The Pfmentum label released the three Mentones albums, Locustland (2004), Nowhere Calling (2006), and Angel City Dust (2009); and Tee-Tot’s Always Outnumbered (2008). The economics of independent jazz recording, always marginal, had become so dire by 2009 that Liebig stopped making CDs as a leader, instead issuing a series of solo bass and/or electronics home recordings on Bandcamp.

He also largely stopped composing, because of his backlog of work and the difficulty of getting it performed or documented. However, he had already had the idea to combine the Mentones and Tee-Tot Quartet into the Men-Tot Six and written most of the music for this fantasy band. When Bay Area bassist Lisa Mezzacappa asked him if he had a project which could play on the JazzPop series she runs at the Hammer Musuem, he recognized a chance to make this band a reality.

They made their live debut at the Hammer in August 2017, then reconvened in November to record. This is a particularly difficult group to assemble and schedule because some members live out of state, others tour extensively, and all are irreplaceable unique musical personalities.

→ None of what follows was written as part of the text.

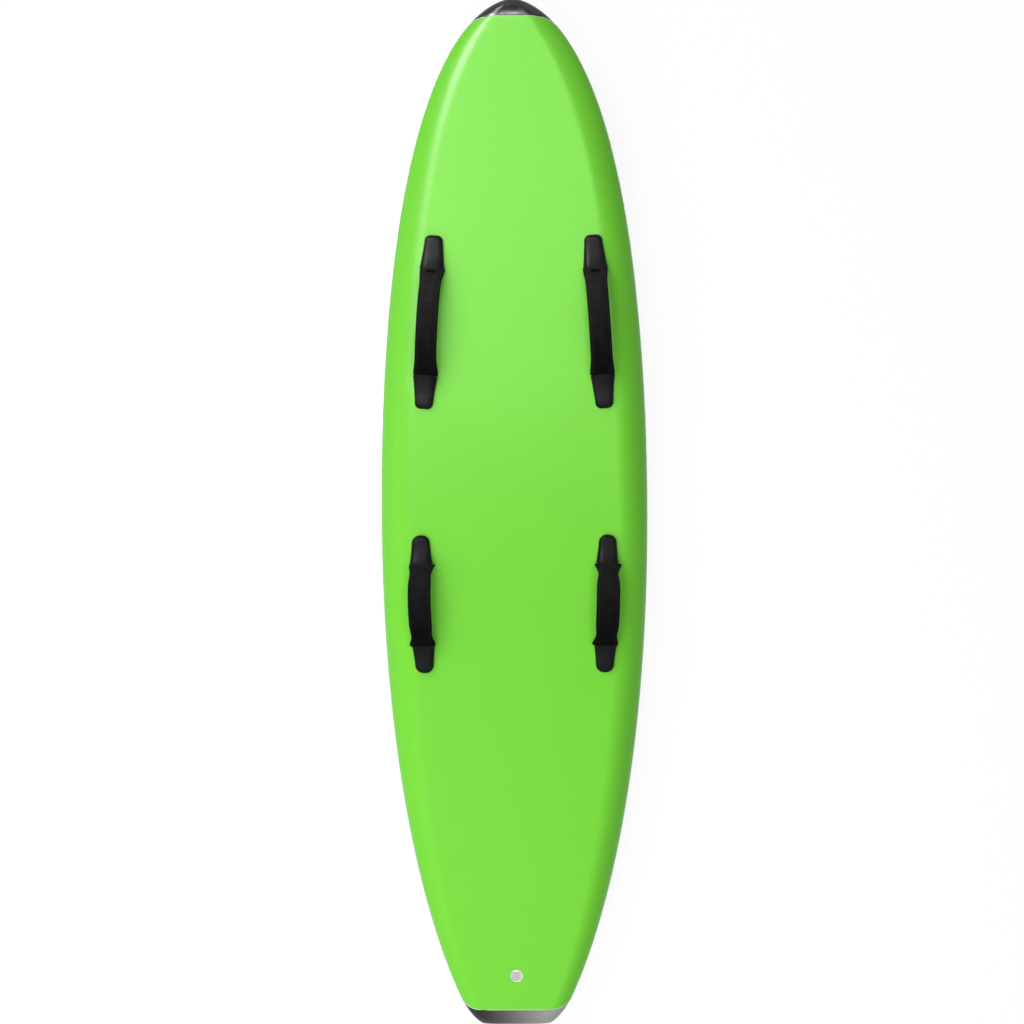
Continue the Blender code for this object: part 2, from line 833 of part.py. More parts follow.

Their CD release show on Monday October 15 at the Blue Whale may be your only chance to hear this music live. They will play two sets, presenting the entire album in order, starting at 9:00 p.m. Admission is $10.

*Disclosure: I am active as a performer and concert organizer in the same small and highly collaborative scene as most of the people in this article and have played with and/or presented many of them.